▶ **GIVEN EXERCISE**: Restate the entire listing word for word.
[start of DATA SECTION]
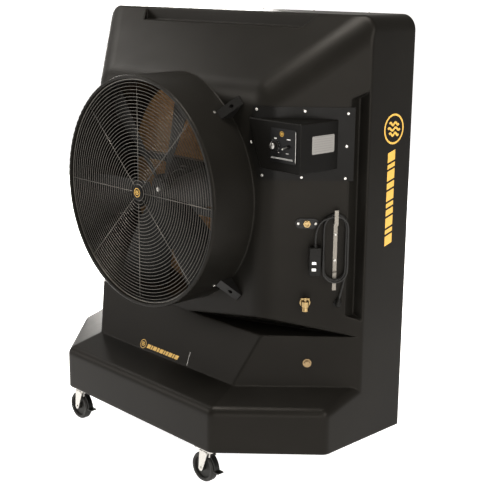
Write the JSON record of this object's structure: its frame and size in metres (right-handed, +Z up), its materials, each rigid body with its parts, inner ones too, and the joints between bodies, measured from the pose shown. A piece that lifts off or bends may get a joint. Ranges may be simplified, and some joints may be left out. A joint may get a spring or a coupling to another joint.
{
  "type": "portable evaporative cooler",
  "caption": "Wheeled evaporative cooler with a round guarded fan, moulded tank body, rear wet pads, control box, hose valve and wrapped power cord.",
  "frame": {"origin": "on the floor under the middle of the machine's overall width and depth", "axes": "+Z up, -Y is the front that the air blows out of, +X is to the right as seen from the front"},
  "size_m": [1.628, 0.798, 1.864],
  "materials": {
    "shell": "satin",
    "guard_wire": "satin",
    "black_metal": "satin",
    "gold_badge": "gloss",
    "fan_black": "satin",
    "galvanised": "satin",
    "zinc_steel": "satin",
    "aluminium": "satin",
    "cellulose": "matt",
    "grey_plastic": "satin",
    "white_plastic": "satin",
    "black_plastic": "satin",
    "brass": "satin",
    "label_white": "gloss",
    "cord_rubber": "satin",
    "tyre": "matt"
  },
  "bodies": {
    "base": {"housing": "shell", "front_guard": "guard_wire", "hub_badge": "gold_badge", "guard_clips": "black_metal", "case_screws": "zinc_steel", "fan_venturi": "black_metal", "motor": "black_metal", "motor_mount": "black_metal", "pad_tray": "galvanised", "media_frame": "black_plastic", "inlet_screen": "black_metal", "frame_screws": "zinc_steel", "water_header": "white_plastic", "drip_channel": "galvanised", "riser_hose": "grey_plastic", "pump_body": "grey_plastic", "pump_screen": "grey_plastic", "float_valve": "brass", "control_cover": "shell", "control_panel": "black_plastic", "rating_plate": "label_white", "speed_drive": "galvanised", "inlet_flange": "black_metal", "inlet_fitting": "brass", "hose_valve": "brass", "drain_plug": "brass", "cord_wrap": "aluminium", "cord_gland": "black_plastic", "cord_coil": "cord_rubber", "plug_body": "black_plastic", "plug_blades": "zinc_steel", "cord_lead": "cord_rubber", "cord_tail": "cord_rubber", "caster_plates": "zinc_steel", "media_pad_1": "cellulose", "media_pad_2": "cellulose", "media_pad_3": "cellulose", "media_pad_4": "cellulose", "media_pad_5": "cellulose"},
    "fan_rotor": {"fan_hub": "black_metal", "fan_blades": "fan_black", "motor_shaft": "zinc_steel"},
    "pump_rotor": {"pump_impeller": "white_plastic"},
    "float_lever": {"float_arm": "brass", "float_ball": "white_plastic"},
    "speed_knob": {"speed_knob": "black_plastic"},
    "pump_switch": {"pump_switch": "zinc_steel"},
    "test_button": {"test_button": "white_plastic"},
    "reset_button": {"reset_button": "white_plastic"},
    "valve_handle": {"valve_handle": "brass"},
    "swivel_1": {"caster_fork_1": "zinc_steel"},
    "wheel_1": {"caster_wheel_1": "tyre"},
    "swivel_2": {"caster_fork_2": "zinc_steel"},
    "wheel_2": {"caster_wheel_2": "tyre"},
    "swivel_3": {"caster_fork_3": "zinc_steel"},
    "wheel_3": {"caster_wheel_3": "tyre"},
    "swivel_4": {"caster_fork_4": "zinc_steel"},
    "wheel_4": {"caster_wheel_4": "tyre"},
    "brake_1": {"caster_brake_1": "black_metal"},
    "brake_2": {"caster_brake_2": "black_metal"}
  },
  "joints": [
    {"name": "fan_spin", "type": "hinge", "parent": "base", "child": "fan_rotor", "pos_m": [0, -0.22, 1.134], "axis": [0, 1, 0], "continuous": true},
    {"name": "pump_spin", "type": "hinge", "parent": "base", "child": "pump_rotor", "pos_m": [0.6, 0.19, 0.204], "axis": [0, 0, 1], "continuous": true},
    {"name": "float_swing", "type": "hinge", "parent": "base", "child": "float_lever", "pos_m": [0.61771, -0.00624, 0.534], "axis": [0.7071, 0.7071, 0], "range_deg": [0, 30]},
    {"name": "speed_turn", "type": "hinge", "parent": "base", "child": "speed_knob", "pos_m": [0.602, -0.18, 1.381], "axis": [0, -1, 0], "range_deg": [-135, 135]},
    {"name": "switch_flip", "type": "hinge", "parent": "base", "child": "pump_switch", "pos_m": [0.667, -0.177, 1.382], "axis": [-1, 0, 0], "range_deg": [0, 28]},
    {"name": "test_press", "type": "slide", "parent": "base", "child": "test_button", "axis": [-0.7071, 0.7071, 0], "range_m": [0, 0.0015], "stiffness_N_per_m": 400, "springref_m": -0.0005},
    {"name": "reset_press", "type": "slide", "parent": "base", "child": "reset_button", "axis": [-0.7071, 0.7071, 0], "range_m": [0, 0.0015], "stiffness_N_per_m": 400, "springref_m": -0.0005},
    {"name": "valve_turn", "type": "hinge", "parent": "base", "child": "valve_handle", "pos_m": [0.67569, -0.06422, 0.774], "axis": [0, 0, 1], "range_deg": [0, 90]},
    {"name": "swivel_turn_1", "type": "hinge", "parent": "base", "child": "swivel_1", "pos_m": [-0.433, -0.359, 0.139], "axis": [0, 0, 1], "continuous": true},
    {"name": "wheel_roll_1", "type": "hinge", "parent": "swivel_1", "child": "wheel_1", "pos_m": [-0.451, -0.359, 0.0625], "axis": [0, 1, 0], "continuous": true},
    {"name": "brake_press_1", "type": "hinge", "parent": "swivel_1", "child": "brake_1", "pos_m": [-0.411, -0.359, 0.126], "axis": [0, 1, 0], "range_deg": [0, 4.5]},
    {"name": "swivel_turn_2", "type": "hinge", "parent": "base", "child": "swivel_2", "pos_m": [0.433, -0.359, 0.139], "axis": [0, 0, 1], "continuous": true},
    {"name": "wheel_roll_2", "type": "hinge", "parent": "swivel_2", "child": "wheel_2", "pos_m": [0.415, -0.359, 0.0625], "axis": [0, 1, 0], "continuous": true},
    {"name": "brake_press_2", "type": "hinge", "parent": "swivel_2", "child": "brake_2", "pos_m": [0.455, -0.359, 0.126], "axis": [0, 1, 0], "range_deg": [0, 4.5]},
    {"name": "swivel_turn_3", "type": "hinge", "parent": "base", "child": "swivel_3", "pos_m": [-0.433, 0.29, 0.139], "axis": [0, 0, 1], "continuous": true},
    {"name": "wheel_roll_3", "type": "hinge", "parent": "swivel_3", "child": "wheel_3", "pos_m": [-0.451, 0.29, 0.0625], "axis": [0, 1, 0], "continuous": true},
    {"name": "swivel_turn_4", "type": "hinge", "parent": "base", "child": "swivel_4", "pos_m": [0.433, 0.29, 0.139], "axis": [0, 0, 1], "continuous": true},
    {"name": "wheel_roll_4", "type": "hinge", "parent": "swivel_4", "child": "wheel_4", "pos_m": [0.415, 0.29, 0.0625], "axis": [0, 1, 0], "continuous": true}
  ]
}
[end of DATA SECTION]
▶ **WRITTEN ANSWER**:
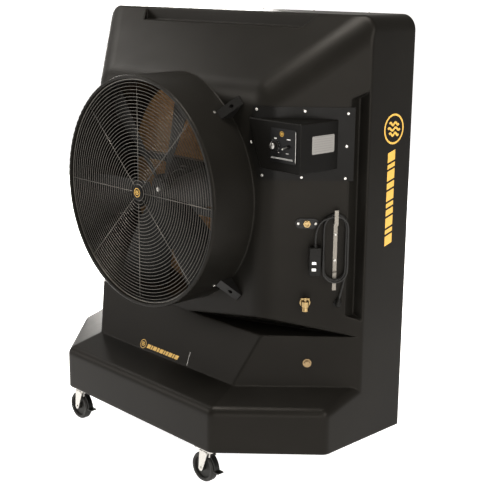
Write the JSON record of this object's structure: its frame and size in metres (right-handed, +Z up), its materials, each rigid body with its parts, inner ones too, and the joints between bodies, measured from the pose shown. A piece that lifts off or bends may get a joint. Ranges may be simplified, and some joints may be left out. A joint may get a spring or a coupling to another joint.
{
  "type": "portable evaporative cooler",
  "caption": "Wheeled evaporative cooler with a round guarded fan, moulded tank body, rear wet pads, control box, hose valve and wrapped power cord.",
  "frame": {"origin": "on the floor under the middle of the machine's overall width and depth", "axes": "+Z up, -Y is the front that the air blows out of, +X is to the right as seen from the front"},
  "size_m": [1.628, 0.798, 1.864],
  "materials": {
    "shell": "satin",
    "guard_wire": "satin",
    "black_metal": "satin",
    "gold_badge": "gloss",
    "fan_black": "satin",
    "galvanised": "satin",
    "zinc_steel": "satin",
    "aluminium": "satin",
    "cellulose": "matt",
    "grey_plastic": "satin",
    "white_plastic": "satin",
    "black_plastic": "satin",
    "brass": "satin",
    "label_white": "gloss",
    "cord_rubber": "satin",
    "tyre": "matt"
  },
  "bodies": {
    "base": {"housing": "shell", "front_guard": "guard_wire", "hub_badge": "gold_badge", "guard_clips": "black_metal", "case_screws": "zinc_steel", "fan_venturi": "black_metal", "motor": "black_metal", "motor_mount": "black_metal", "pad_tray": "galvanised", "media_frame": "black_plastic", "inlet_screen": "black_metal", "frame_screws": "zinc_steel", "water_header": "white_plastic", "drip_channel": "galvanised", "riser_hose": "grey_plastic", "pump_body": "grey_plastic", "pump_screen": "grey_plastic", "float_valve": "brass", "control_cover": "shell", "control_panel": "black_plastic", "rating_plate": "label_white", "speed_drive": "galvanised", "inlet_flange": "black_metal", "inlet_fitting": "brass", "hose_valve": "brass", "drain_plug": "brass", "cord_wrap": "aluminium", "cord_gland": "black_plastic", "cord_coil": "cord_rubber", "plug_body": "black_plastic", "plug_blades": "zinc_steel", "cord_lead": "cord_rubber", "cord_tail": "cord_rubber", "caster_plates": "zinc_steel", "media_pad_1": "cellulose", "media_pad_2": "cellulose", "media_pad_3": "cellulose", "media_pad_4": "cellulose", "media_pad_5": "cellulose"},
    "fan_rotor": {"fan_hub": "black_metal", "fan_blades": "fan_black", "motor_shaft": "zinc_steel"},
    "pump_rotor": {"pump_impeller": "white_plastic"},
    "float_lever": {"float_arm": "brass", "float_ball": "white_plastic"},
    "speed_knob": {"speed_knob": "black_plastic"},
    "pump_switch": {"pump_switch": "zinc_steel"},
    "test_button": {"test_button": "white_plastic"},
    "reset_button": {"reset_button": "white_plastic"},
    "valve_handle": {"valve_handle": "brass"},
    "swivel_1": {"caster_fork_1": "zinc_steel"},
    "wheel_1": {"caster_wheel_1": "tyre"},
    "swivel_2": {"caster_fork_2": "zinc_steel"},
    "wheel_2": {"caster_wheel_2": "tyre"},
    "swivel_3": {"caster_fork_3": "zinc_steel"},
    "wheel_3": {"caster_wheel_3": "tyre"},
    "swivel_4": {"caster_fork_4": "zinc_steel"},
    "wheel_4": {"caster_wheel_4": "tyre"},
    "brake_1": {"caster_brake_1": "black_metal"},
    "brake_2": {"caster_brake_2": "black_metal"}
  },
  "joints": [
    {"name": "fan_spin", "type": "hinge", "parent": "base", "child": "fan_rotor", "pos_m": [0, -0.22, 1.134], "axis": [0, 1, 0], "continuous": true},
    {"name": "pump_spin", "type": "hinge", "parent": "base", "child": "pump_rotor", "pos_m": [0.6, 0.19, 0.204], "axis": [0, 0, 1], "continuous": true},
    {"name": "float_swing", "type": "hinge", "parent": "base", "child": "float_lever", "pos_m": [0.61771, -0.00624, 0.534], "axis": [0.7071, 0.7071, 0], "range_deg": [0, 30]},
    {"name": "speed_turn", "type": "hinge", "parent": "base", "child": "speed_knob", "pos_m": [0.602, -0.18, 1.381], "axis": [0, -1, 0], "range_deg": [-135, 135]},
    {"name": "switch_flip", "type": "hinge", "parent": "base", "child": "pump_switch", "pos_m": [0.667, -0.177, 1.382], "axis": [-1, 0, 0], "range_deg": [0, 28]},
    {"name": "test_press", "type": "slide", "parent": "base", "child": "test_button", "axis": [-0.7071, 0.7071, 0], "range_m": [0, 0.0015], "stiffness_N_per_m": 400, "springref_m": -0.0005},
    {"name": "reset_press", "type": "slide", "parent": "base", "child": "reset_button", "axis": [-0.7071, 0.7071, 0], "range_m": [0, 0.0015], "stiffness_N_per_m": 400, "springref_m": -0.0005},
    {"name": "valve_turn", "type": "hinge", "parent": "base", "child": "valve_handle", "pos_m": [0.67569, -0.06422, 0.774], "axis": [0, 0, 1], "range_deg": [0, 90]},
    {"name": "swivel_turn_1", "type": "hinge", "parent": "base", "child": "swivel_1", "pos_m": [-0.433, -0.359, 0.139], "axis": [0, 0, 1], "continuous": true},
    {"name": "wheel_roll_1", "type": "hinge", "parent": "swivel_1", "child": "wheel_1", "pos_m": [-0.451, -0.359, 0.0625], "axis": [0, 1, 0], "continuous": true},
    {"name": "brake_press_1", "type": "hinge", "parent": "swivel_1", "child": "brake_1", "pos_m": [-0.411, -0.359, 0.126], "axis": [0, 1, 0], "range_deg": [0, 4.5]},
    {"name": "swivel_turn_2", "type": "hinge", "parent": "base", "child": "swivel_2", "pos_m": [0.433, -0.359, 0.139], "axis": [0, 0, 1], "continuous": true},
    {"name": "wheel_roll_2", "type": "hinge", "parent": "swivel_2", "child": "wheel_2", "pos_m": [0.415, -0.359, 0.0625], "axis": [0, 1, 0], "continuous": true},
    {"name": "brake_press_2", "type": "hinge", "parent": "swivel_2", "child": "brake_2", "pos_m": [0.455, -0.359, 0.126], "axis": [0, 1, 0], "range_deg": [0, 4.5]},
    {"name": "swivel_turn_3", "type": "hinge", "parent": "base", "child": "swivel_3", "pos_m": [-0.433, 0.29, 0.139], "axis": [0, 0, 1], "continuous": true},
    {"name": "wheel_roll_3", "type": "hinge", "parent": "swivel_3", "child": "wheel_3", "pos_m": [-0.451, 0.29, 0.0625], "axis": [0, 1, 0], "continuous": true},
    {"name": "swivel_turn_4", "type": "hinge", "parent": "base", "child": "swivel_4", "pos_m": [0.433, 0.29, 0.139], "axis": [0, 0, 1], "continuous": true},
    {"name": "wheel_roll_4", "type": "hinge", "parent": "swivel_4", "child": "wheel_4", "pos_m": [0.415, 0.29, 0.0625], "axis": [0, 1, 0], "continuous": true}
  ]
}